Un punto de inflexión
Hay películas que, dentro de la filmografía completa de un autor, se revelan como puntos de inflexión, como películas que marcan un antes y un después dentro de la obra de un cineasta. Öszi almanach es, sin duda, dentro de la obra del cineasta húngaro Bela Tarr, la que considero como fundamental en su evolución.
Las razones son temáticas y estéticas y, atendiendo a su filmografía, deducimos que Tarr tuvo tiempo para meditar ese cambio, pues su siguiente trabajo, Kárhozat, rodado en 1988, difiere mucho de lo que había planteado su director hasta ahora. Öszi almanach será, en primer lugar, su último guión en solitario, emprendiendo una fructífera asociación con el guionista y novelista László Krasznahorkai, que le abrirá nuevas perspectivas, nuevas preocupaciones; en segundo lugar, con esta película, abandonará el uso del color —a pesar de que es éste uno de los aspectos más cuidados e interesantes de la película— que acompaña, en tercer lugar, con una puesta en escena donde ensayará y perfeccionará el uso del plano secuencia como objeto modulador de realidad y tiempo, pero lejos todavía de maestros en este campo como su compatriota Miklós Jancsó o el griego Theo Angelopoulos. Aún así, y siendo sinceros, me parece una de sus películas menos satisfactorias.
Cinco personajes encerrados en una casa, relaciones dolorosas entre ellos —la enferma madre, Hèdi y propietaria del piso, su hijo, la enfermera, su novio y un profesor—, filmados en conversaciones dos a dos, en donde el espacio revela cualidades brechtianas, en un nivel de abstracción que se revela como el desconocimiento de la realidad mostrada y que, solo al final, creemos reconocer parte de la misma; un uso estilizado del color, ese rojo y azul que desbordan el encuadre de la primera secuencia y que se repiten con variaciones en otras posteriores, pero más allá de ésta hay una cromatismo muy rico en toda la película; un cuidado pictórico que ya será constante con posterioridad una vez abandonado el color y abrazado el blanco y negro; una cámara que plasma la desesperanza de los personajes, su penosa ambición, la falta de perspectivas de unas figuras embalsamadas, que viven un purgatorio sin referencias de lo que pueda suceder fuera de esas paredes, sin que sepamos (ni ellos lo sepan) si hay vida más allá de las mismas, sombras de una caverna, como la que vivían hasta la caída del muro de Berlín; luego vinieron otras sombras que no veía todavía Tarr, aunque nada bueno presagiaba con ese final tan sarcástico, en donde la madre entona «Que será, será…».
Todavía hay aquí planos de una artificialidad extrema, que revelan ese proceso de estudio, de acercamiento a la realidad tan propio del director húngaro y que tendrá su plenitud en la década de los noventa.
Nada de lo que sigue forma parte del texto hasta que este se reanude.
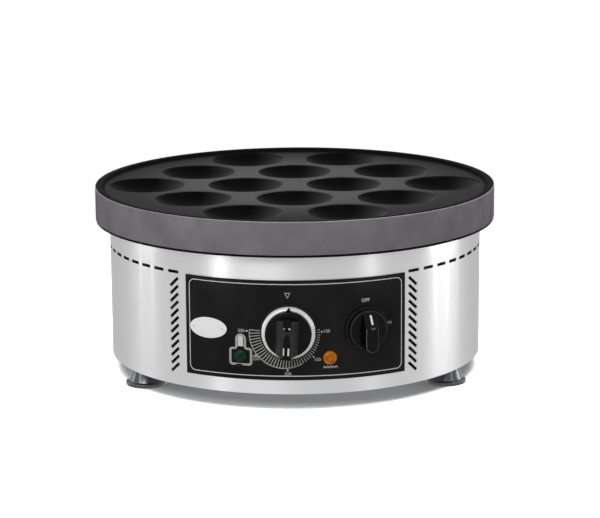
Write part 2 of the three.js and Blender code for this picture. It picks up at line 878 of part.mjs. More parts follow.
const side_screws = [
  [-thermostat_screw_pitch / 2, 0],
  [thermostat_screw_pitch / 2, 0],
];
const upright_screws = [
  [0, -switch_screw_pitch / 2],
  [0, switch_screw_pitch / 2],
];

// The parts of a knob that are round: skirt, cap, hollow back and hub.
function knob_round(skirt_d, cap_d, face) {
  const cap_r = cap_d / 2;
  const ceiling = knob_lift + knob_hollow;
  return turned(
    [
      [0, knob_lift],
      [knob_hub_d / 2, knob_lift],
      [knob_hub_d / 2, ceiling],
      [cap_r - knob_wall, ceiling],
      [cap_r - knob_wall, knob_lift],
      [skirt_d / 2, knob_lift],
      [skirt_d / 2, knob_lift + knob_skirt_t],
      [cap_r, knob_lift + knob_skirt_t],
      [cap_r, face - knob_edge],
      [cap_r - knob_edge, face],
      [0, face],
    ],
    knob_steps,
  );
}

function make_thermostat() {
  const place = group_at(panel_place(thermostat_x, knob_y));
  const body = control_body(thermostat_w, thermostat_h, thermostat_depth, thermostat_bush_d, side_screws);
  piece("thermostat_body", place, body, zinc);
  side_screws.forEach(([x, y], i) => {
    const mesh = piece("thermostat_screw_" + ["left", "right"][i], place, face_screw(thermostat_w), zinc);
    mesh.position.set(x, y, 0);
  });
  const shaft_front = grip_front - grip_wall;
  piece("thermostat_shaft", place, shaft_solid(shaft_back(thermostat_w), shaft_front), zinc);

  const grip_section = outline([
    [-grip_foot_w / 2, knob_face - sunk],
    [grip_foot_w / 2, knob_face - sunk],
    [grip_front_w / 2, grip_front - grip_edge],
    [grip_front_w / 2 - grip_edge, grip_front],
    [-grip_front_w / 2 + grip_edge, grip_front],
    [-grip_front_w / 2, grip_front - grip_edge],
  ]);
  const grip = solid(plate(grip_section, -grip_up, grip_down).rotateX(Math.PI / 2));
  const grip_r = (grip_up + grip_down) / 2;
  const grip_end = turned(
    [
      [0, 0],
      [grip_r, 0],
      [grip_r - grip_edge, grip_front + over],
      [0, grip_front + over],
    ],
    knob_steps,
  ).translate(0, grip_up - grip_r, 0);
  const ring_front = knob_lift + knob_skirt_t + seat + knob_ring_h;
  const pointer = outline([
    [-pointer_w / 2, knob_cap_d / 2 - knob_wall],
    [pointer_w / 2, knob_cap_d / 2 - knob_wall],
    [0, pointer_reach],
  ]);
  const knob = solid(knob_round(knob_skirt_d, knob_cap_d, knob_face))
    .add(grip.intersect(solid(grip_end)))
    .add(solid(plate(pointer, ring_front + seat, knob_face)))
    .subtract(solid(bore(shaft_d / 2 + fit, 0, shaft_front + seat, small_steps)));
  piece("thermostat_knob", place, knob, knob_black);

  const edge = knob_ring_edge;
  const ring_in = knob_cap_d / 2 + seat;
  const ring_out = knob_ring_d / 2;
  const ring_back = ring_front - knob_ring_h;
  const bright = turned(
    [
      [ring_in, ring_back],
      [ring_out, ring_back],
      [ring_out, ring_front - edge],
      [ring_out - edge, ring_front],
      [ring_in + edge, ring_front],
      [ring_in, ring_front - edge],
    ],
    knob_steps,
  );
  piece("thermostat_knob_ring", place, bright, chrome);
}

function make_switch() {
  const place = group_at(panel_place(switch_x, knob_y));
  const body = control_body(switch_w, switch_w, switch_depth, switch_bush_d, upright_screws);
  piece("switch_body", place, body, nylon);
  upright_screws.forEach(([x, y], i) => {
    const mesh = piece("switch_screw_" + ["lower", "upper"][i], place, face_screw(switch_w), zinc);
    mesh.position.set(x, y, 0);
  });
  const shaft_front = switch_bar_front - grip_wall;
  piece("switch_shaft", place, shaft_solid(shaft_back(switch_w), shaft_front), zinc);

  const half = switch_bar_w / 2;
  const end_y = -switch_bar_reach + half;
  const front = new THREE.Shape();
  front.moveTo(half, end_y);
  front.lineTo(half, switch_slope_end);
  front.lineTo(-half, switch_slope_end);
  front.lineTo(-half, end_y);
  front.absarc(0, end_y, half, Math.PI, full_turn, false);
  const bar = solid(plate(front, switch_face - sunk, switch_bar_front, hole_steps));
  const edge = switch_bar_edge;
  const side = outline([
    [-switch_cap_d, 0],
    [switch_slope_end + over, 0],
    [switch_slope_end + over, switch_face + switch_slope_foot],
    [switch_slope_end, switch_face + switch_slope_foot],
    [switch_slope_start, switch_bar_front],
    [-switch_bar_reach + edge, switch_bar_front],
    [-switch_bar_reach, switch_bar_front - edge],
    [-switch_cap_d, switch_bar_front - edge],
  ]);
  const wedge = plate(side, -switch_bar_w, switch_bar_w).rotateZ(Math.PI / 2).rotateY(Math.PI / 2);
  const knob = solid(knob_round(switch_skirt_d, switch_cap_d, switch_face))
    .add(bar.intersect(solid(wedge)))
    .subtract(solid(bore(shaft_d / 2 + fit, 0, shaft_front + seat, small_steps)));
  piece("switch_knob", place, knob, knob_black);
}

// Signal lamps: a hollow lens over the front of a body that goes through panel and shell
function make_lamp(name, x, y, lens_d, look) {
  const place = group_at(panel_place(x, y));
  const lens_r = lens_d / 2;
  const hollow_r = lamp_d / 2 + fit;
  const dome_r = lens_r - lens_wall / 2;
  const dome = repeat(lens_steps + 1, (i) => {
    const a = (Math.PI / 2) * (i / lens_steps);
    return [dome_r * Math.cos(a), seat + lens_t + lens_rise * Math.sin(a)];
  });
  dome[lens_steps][0] = 0;
  const lens = turned([
    [0, lamp_out + seat],
    [hollow_r, lamp_out + seat],
    [hollow_r, seat],
    [lens_r, seat],
    [lens_r, seat + lens_t],
    ...dome,
  ]);
  piece(name + "_lens", place, lens, look);
  piece(name + "_lamp_body", place, rod(lamp_d / 2, -lamp_in, lamp_out), white);
  const nut_front = shell_back - sag(shell_in_r, lamp_nut_d / 2) - seat;
  piece(name + "_lamp_nut", place, ring(hollow_r, lamp_nut_d / 2, nut_front - lamp_nut_t, nut_front), nylon);
}

// Sensing bulb on the plate's underside, its clip on the clamp's rear arm, and its capillary
function make_sensor() {
  const bulb = rod(bulb_d / 2, -bulb_l / 2, bulb_l / 2, hole_steps).rotateY(Math.PI / 2);
  const bulb_mesh = piece("sensing_bulb", maker, bulb, zinc);
  bulb_mesh.position.set(0, bulb_y, bulb_z);

  const clip_low = clamp_top + seat;
  const clip_top = bulb_z;
  const clip_d = bulb_d + 2 * seat + 2 * clip_t;
  const channel = block(clip_w + 2 * over, bulb_d + 2 * seat, bulb_d).translate(0, bulb_y, bulb_z - seat);
  const clip = block(clip_w, clip_d, clip_top - clip_low).translate(0, bulb_y, (clip_low + clip_top) / 2);
  piece("bulb_clip", maker, cut(clip, [channel]), zinc);

  const thermostat_turn = thermostat_x / panel_r;
  const socket_r = panel_r + body_front(thermostat_w) - thermostat_depth / 2;
  const socket_z = panel_mid + knob_y + thermostat_h / 2 + seat;
  const socket = on_circle(socket_r, thermostat_turn, socket_z);
  const end_r = capillary_d / 2;
  const bend = capillary_turn / 2;
  const under = pan_low - capillary_turn;
  const low = (under + socket_z) / 2;
  const route = new THREE.CatmullRomCurve3([
    new THREE.Vector3(-bulb_l / 2 - seat, bulb_y, bulb_z),
    new THREE.Vector3(-bulb_l / 2 - bend, bulb_y, bulb_z - end_r),
    new THREE.Vector3(drop_x, bulb_y, bulb_z - capillary_turn),
    new THREE.Vector3(drop_x, bulb_y, pan_floor),
    new THREE.Vector3(drop_x, bulb_y, under),
    new THREE.Vector3(drop_x, bulb_y / 2, low),
    new THREE.Vector3((drop_x + socket.x) / 2, socket.y / 2, low),
    new THREE.Vector3(socket.x, socket.y + capillary_turn, low),
    new THREE.Vector3(socket.x, socket.y, socket_z + bend),
    socket,
  ]);
  piece("capillary_tube", maker, tube(route, capillary_d, capillary_steps), brass);
}

// Terminal block on the base plate
const block_screw_places = () =>
  [-1, 1].map((side) => new THREE.Vector3((side * block_screw_pitch) / 2, block_y, 0));

function make_terminal() {
  const low = base_top + seat;
  const top = low + block_h;
  const body = block(block_w, block_d, block_h).translate(0, block_y, (low + top) / 2);
  const step = block_w / (block_ways + 1);
  const ways = repeat(block_ways, (i) =>
    rod(block_bore_d / 2, -block_d, block_d, hole_steps)
      .rotateX(Math.PI / 2)
      .translate((i - (block_ways - 1) / 2) * step, block_y, (low + top) / 2),
  );
  const wells = block_screw_places().map((at) =>
    bore(block_screw_d / 2 + fit, low - over, top + over).translate(at.x, at.y, 0),
  );
  piece("terminal_block", maker, cut(body, [...ways, ...wells]), cream);
  block_screw_places().forEach((at, i) => {
    const screw = pan_screw(block_screw_d, -top - seat, -base_low, block_head_d, block_head_h);
    const mesh = piece("terminal_screw_" + (i + 1), maker, screw.rotateX(Math.PI), zinc);
    mesh.position.copy(at);
  });
}

// Cable gland through the back of the shell
const gland_place = () => wall_place(shell_r, Math.PI, shell_low + gland_z);

function make_gland() {
  const place = group_at(gland_place());
  const bore_r = gland_bore_d / 2;
  const hex_low = seat;
  const hex_top = hex_low + gland_hex_h;
  const barrel_top = hex_top + gland_barrel_l;
  const pocket_low = barrel_top - gland_pocket_l;
  const through = rod(bore_r, -gland_in - over, barrel_top + over, small_steps);
  const pocket = rod(gland_pocket_d / 2, pocket_low, barrel_top + over, small_steps);
  const body = joined([
    hexagon(gland_hex_af, hex_low, hex_top),
    rod(gland_thread_d / 2, -gland_in, hex_low + sunk),
    rod(gland_barrel_d / 2, hex_top - sunk, barrel_top),
  ]);
  piece("gland_body", place, body.subtract(solid(through)).subtract(solid(pocket)), nylon);

  const seal_r = gland_pocket_d / 2 - fit;
  piece("gland_seal", place, ring(bore_r, seal_r, pocket_low + seat, barrel_top), rubber);

  const nut_low = hex_top + gland_nut_gap;
  const nut_top = nut_low + gland_nut_l;
  const nut_r = gland_nut_d / 2;
  const room_r = gland_barrel_d / 2 + fit;
  const dome = turned([
    [bore_r, barrel_top + seat],
    [room_r, barrel_top + seat],
    [room_r, nut_low],
    [nut_r, nut_low],
    [nut_r, nut_top - gland_nut_edge],
    [nut_r - gland_nut_edge, nut_top],
    [bore_r, nut_top],
  ]);
  piece("gland_nut", place, dome, nylon);

  const lock_front = -sheet - wall_facet - sag(shell_in_r, gland_locknut_af / 2) - seat;
  const lock = nut(gland_locknut_af, lock_front - gland_locknut_t, lock_front, gland_thread_d);
  piece("gland_locknut", place, lock, nylon);
}

// Leads inside the body, each with its two ends as [place, direction it leaves in]
function spade_end(x, w, depth, side) {
  const turn = x / panel_r;
  const r = panel_r + body_front(w) - depth - spade_l - seat;
  const at = on_circle(r, turn, panel_mid + knob_y).addScaledVector(round(turn), (side * spade_pitch) / 2);
  return [at, outward(turn).negate()];
}

function block_end(way) {
  const step = block_w / (block_ways + 1);
  const z = base_top + seat + block_h / 2;
  return [new THREE.Vector3(way * step, block_y - block_d / 2 - seat, z), outward(0)];
}

const leg_end = (leg) => [leg.clone().setZ(leg.z - seat), up.clone().negate()];

function make_lead(name, [from, from_way], [to, to_way], look) {
  const leave = from.clone().addScaledVector(from_way, lead_run);
  const arrive = to.clone().addScaledVector(to_way, lead_run);
  const middle = leave.clone().lerp(arrive, 1 / 2);
  middle.z -= lead_sag;
  const route = new THREE.CatmullRomCurve3([from, leave, middle, arrive, to]);
  piece(name, maker, tube(route, lead_d, lead_steps), look);
}

function make_leads() {
  const [outer_leg, inner_leg] = element_legs();
  const thermostat_end = (side) => spade_end(thermostat_x, thermostat_w, thermostat_depth, side);
  const switch_end = (side) => spade_end(switch_x, switch_w, switch_depth, side);
  make_lead("lead_thermostat_to_element", leg_end(outer_leg), thermostat_end(1), lead_brown);
  make_lead("lead_element_to_terminal", leg_end(inner_leg), block_end(0), lead_blue);
  make_lead("lead_terminal_to_switch", block_end(1), switch_end(1), lead_brown);
  make_lead("lead_switch_to_thermostat", switch_end(-1), thermostat_end(-1), lead_brown);
}

make_plate();
make_plate_fixings();
make_element();
make_pan();
make_sensor();
make_shell();
make_base();
make_feet();
make_panel();
make_thermostat();
make_switch();
make_lamp("green", green_x, green_y, green_lens_d, green);
make_lamp("amber", amber_x, amber_y, amber_lens_d, amber);
make_terminal();
make_gland();
make_leads();

export default maker;
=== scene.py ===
import json
import math

import bmesh
import bpy
from mathutils import Matrix, Vector


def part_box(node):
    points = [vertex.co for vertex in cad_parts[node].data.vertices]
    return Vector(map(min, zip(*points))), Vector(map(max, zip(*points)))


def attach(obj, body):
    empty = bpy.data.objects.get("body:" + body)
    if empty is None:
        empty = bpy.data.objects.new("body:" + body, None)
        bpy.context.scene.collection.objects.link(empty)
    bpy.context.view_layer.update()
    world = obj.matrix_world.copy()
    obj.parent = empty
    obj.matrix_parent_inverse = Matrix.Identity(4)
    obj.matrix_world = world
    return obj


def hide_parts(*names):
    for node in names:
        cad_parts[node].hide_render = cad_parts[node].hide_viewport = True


# Electric pancake maker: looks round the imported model. Metres, +Z up, the front faces -Y.

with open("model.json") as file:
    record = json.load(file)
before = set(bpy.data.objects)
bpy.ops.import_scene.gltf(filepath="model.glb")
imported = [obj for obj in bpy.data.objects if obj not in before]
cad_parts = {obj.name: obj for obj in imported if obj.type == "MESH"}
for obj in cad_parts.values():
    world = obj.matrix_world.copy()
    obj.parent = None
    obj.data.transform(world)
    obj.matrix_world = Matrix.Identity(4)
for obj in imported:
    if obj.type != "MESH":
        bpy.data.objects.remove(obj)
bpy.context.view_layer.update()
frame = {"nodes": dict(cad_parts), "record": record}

MM = 0.001
over = 2 * MM  # how far a cutter runs past the face it cuts
tiny = 0.001 * MM
smooth_angle = math.radians(35)

# Body
wall_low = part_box("body_shell")[0].z
wall_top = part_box("body_shell")[1].z
plate_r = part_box("cooking_plate")[1].x
plate_low = wall_top + 1.7 * MM
plate_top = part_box("cooking_plate")[1].z
shell_r = 186 * MM
sheet = 1.2 * MM
panel_r = 187.3 * MM
panel_low, panel_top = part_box("control_panel")[0].z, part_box("control_panel")[1].z
panel_mid = (panel_low + panel_top) / 2
panel_t = 1 * MM
panel_half_turn = math.asin(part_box("control_panel")[1].x / panel_r)


def middle(node):
    low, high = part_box(node)
    return (low + high) / 2


def on_panel(place):
    """How far along the panel's face a place lies, and how far up, from the panel's middle."""
    return math.atan2(place[0], -place[1]) * panel_r, place[2] - panel_mid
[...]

Pero, por desgracia, aquí todavía tenemos que ver un plano que recuerda a Hitchcock en El enemigo de las rubias; me refiero a aquel que que la cámara filma desde la planta de abajo lo que sucede la de arriba, una pelea de la que vemos las piernas y poco más a través de un falso techo de cristal. Por lo menos Hitchcock tenía un argumento sólido para rodarlo de esa forma y solo así, pero en el caso de Tarr, parece más una opción que recalque la jaula en la que están todos los personajes y con ellos la cámara que comparte con ellos la misma insidia.
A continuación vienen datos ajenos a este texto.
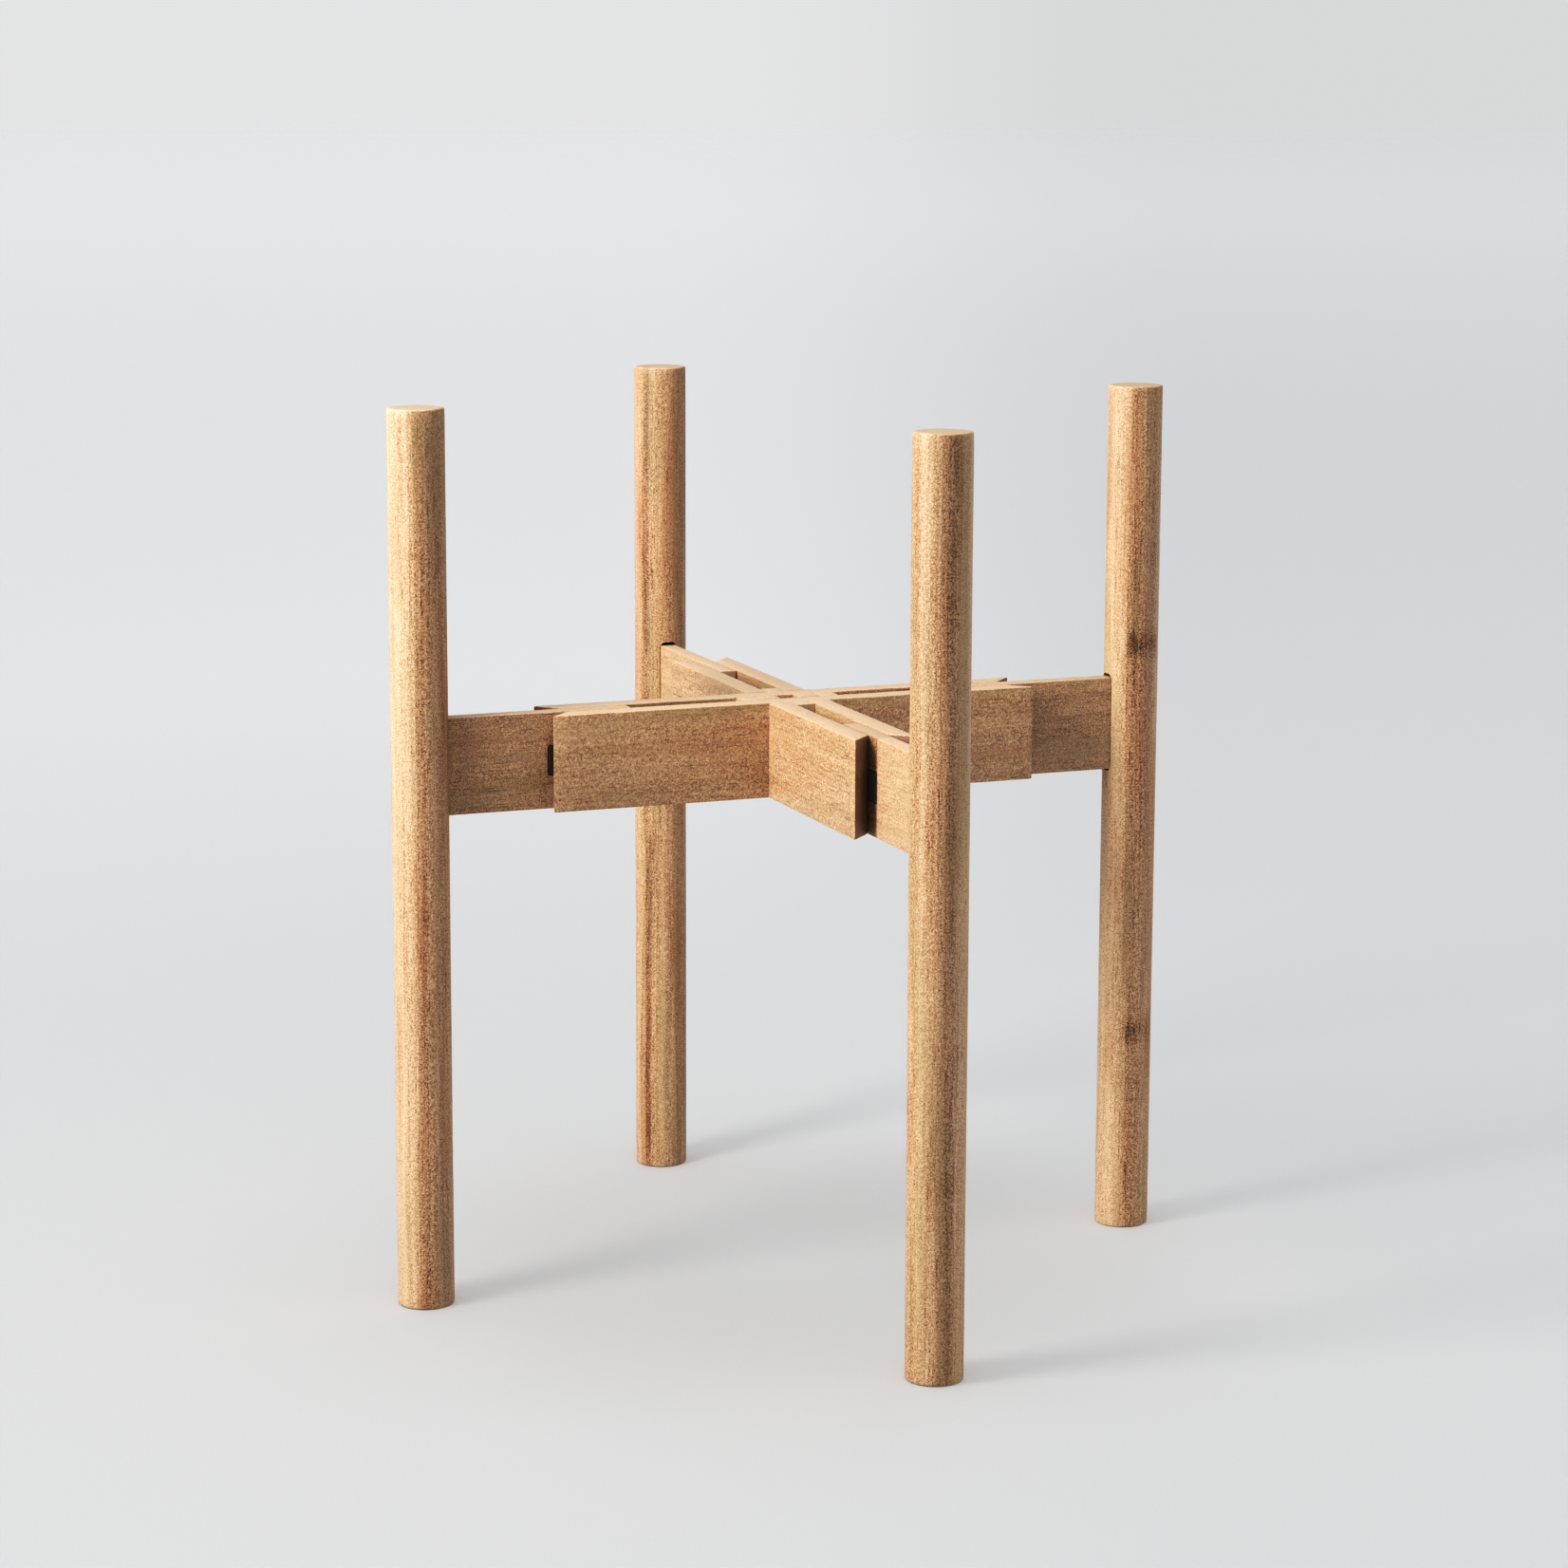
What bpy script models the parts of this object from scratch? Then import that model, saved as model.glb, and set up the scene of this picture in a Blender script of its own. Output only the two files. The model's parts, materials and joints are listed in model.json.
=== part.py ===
"""Adjustable wooden plant pot stand: four round legs on sliding arms around a cross-shaped hub.

Units are metres, +Z is up, and the origin is on the floor below the centre of the hub.
The hub is two crossed beams. A beam is a pair of plates with a slot between them, and an arm
slides in each end of each slot, with a leg glued to its outer end. The arms are pulled right out.
"""

import math

import bmesh
import bpy

# Legs: round dowels that stand on the floor and rise past the beams to hold the pot
LEG_HEIGHT = 0.380
LEG_DIAMETER = 0.024
LEG_REACH = 0.1635  # from the hub's centre to a leg's axis
LEG_SIDES = 64
LEG_RIM_ROUND = 0.0009

# Beams
BEAM_TOP = 0.251
BEAM_HEIGHT = 0.041
PLATE_THICKNESS = 0.0095
PLATE_LENGTH = 0.220  # along its outer face, where it is longest
ARM_THICKNESS = 0.0076
GAP = 0.0003  # between a piece and its neighbour
EDGE_ROUND = 0.0005

# Arms: from the open slot to the mortise in the leg
ARM_INNER_END = 0.072
ARM_TENON = 0.010  # length of arm inside the leg
MORTISE_OVERCUT = 0.0020  # height of the mortise above and below the arm
MORTISE_ROUND = 0.0026
TRAVEL = 0.049  # how far an arm slides in until its leg nests in the notched plate ends

# Spacers: blocks that hold the plates of a beam apart, beside the crossing
SPACER_OUTER_END = 0.022

# Felt strips: friction pads let into both faces of an arm
FELT_LENGTH = 0.028
FELT_HEIGHT = 0.013
FELT_THICKNESS = 0.0015
FELT_OUTER_END = 0.109
FELT_ROUND = 0.0008

# Stop pins: a dowel through each arm, whose ends run in stopped grooves inside the plates
PIN_DIAMETER = 0.004
PIN_INSET = 0.005  # from the arm's inner end to the pin's axis
PIN_STANDS_OUT = 0.002  # beyond each face of the arm
PIN_ABOVE_BEAM_BOTTOM = 0.010
PIN_SIDES = 24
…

Con sus muchas imperfecciones, Bela Tarr muestra aquí, mucho más que en sus películas anteriores, una capacidad para oprimir al espectador a través de una puesta en escena conscientemente carcelaria, incluso cuando abandona momentáneamente a sus personajes para ofrecer panorámicas distanciadoras; incluso aquí, la sensación percibida, como espectador, es que nadie puede salir de la casa de Hèdi, que nadie puede escapar. ¿De dónde?, nos preguntamos.